Method	Papers Using It	Strengths	Limitations
Centrifuge modelling	Cox, Chortis, Ciancimino, Cassidy, Kim, Cabrera	Correct stress scaling, realistic failure mechanisms	Expensive, limited cycles, scaling artefacts at boundaries
1g small-scale tests	Bhattacharya (multiple), Boujia, Chen (2018)	Cheap, high cycle counts (>1M), parametric studies	No stress scaling, boundary effects, soil behaviour distorted
3D FE analysis	Ciancimino, Carlos, Cheng, Fu, Bransby	Full stress-strain field, constitutive model flexibility	Mesh sensitivity, constitutive calibration effort, computational cost
Analytical (beam-spring)	Belmokhtar, Adhikari, Boujia	Closed-form, rapid parametric studies, design-ready	Simplified SSI, limited to linear/weakly nonlinear range
Field monitoring	Crotti	Real conditions, long-term data	Site-specific, sensor durability, noise, limited replication
ANN / data-driven	Corbally	Handles temperature/noise, scalable	Requires training data, black-box, limited physical insight

BENCHMARKS¶

Robin Rigg wind farm failure: Two monopiles decommissioned after 6 years due to unexpected scour (Carlos 2023) -- key real-world benchmark for scour impact on OWT.

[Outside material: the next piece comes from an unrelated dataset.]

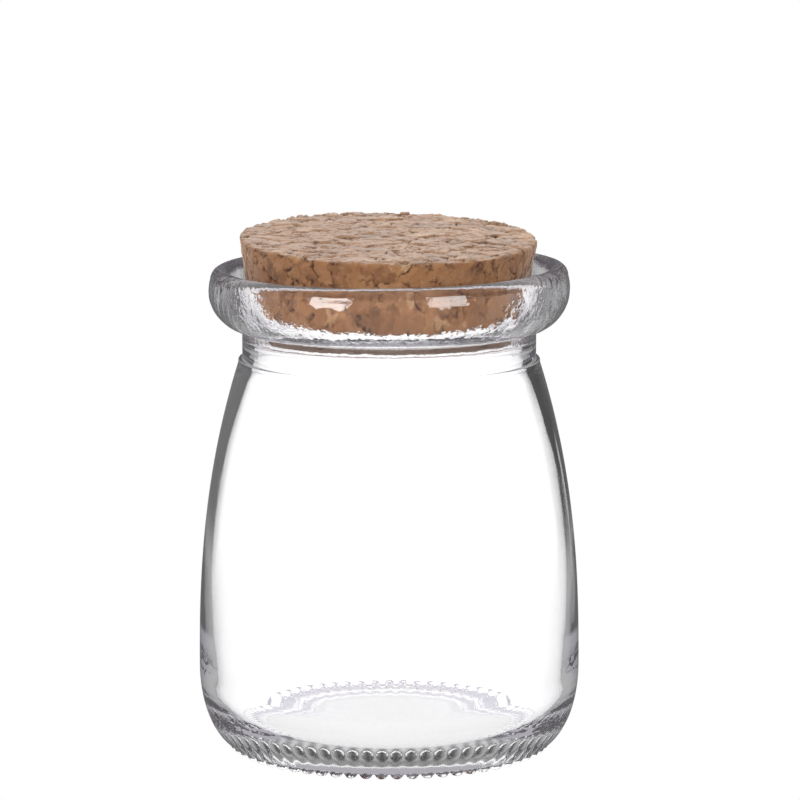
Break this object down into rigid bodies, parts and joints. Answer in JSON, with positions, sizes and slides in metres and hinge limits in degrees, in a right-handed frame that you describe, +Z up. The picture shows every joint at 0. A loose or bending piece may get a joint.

DNV 1.3D scour depth rule: Industry standard design scour depth for monopiles under current-only; multiple papers show this is context-dependent.
Butterfield (1994) VHM envelope: Foundational benchmark for combined loading failure surfaces on sand; referenced by all subsequent skirted/bucket foundation studies.
Butterfield et al. (1997) sign conventions: Universal V-H-M notation standard adopted across offshore geotechnics.
TAMU-scour method (Briaud 2015): Benchmark scour prediction incorporating soil erodibility; validated against 10 databases for pier, contraction, and abutment scour.
Cox centrifuge caisson tests (12,000 cycles at 1:200): Reference dataset for cyclic stiffness evolution of suction caissons in dense sand.
Ciancimino hybrid methodology (1g flume + Ng centrifuge with 3D-printed scour): Methodological benchmark for combining hydraulic and mechanical scour modelling.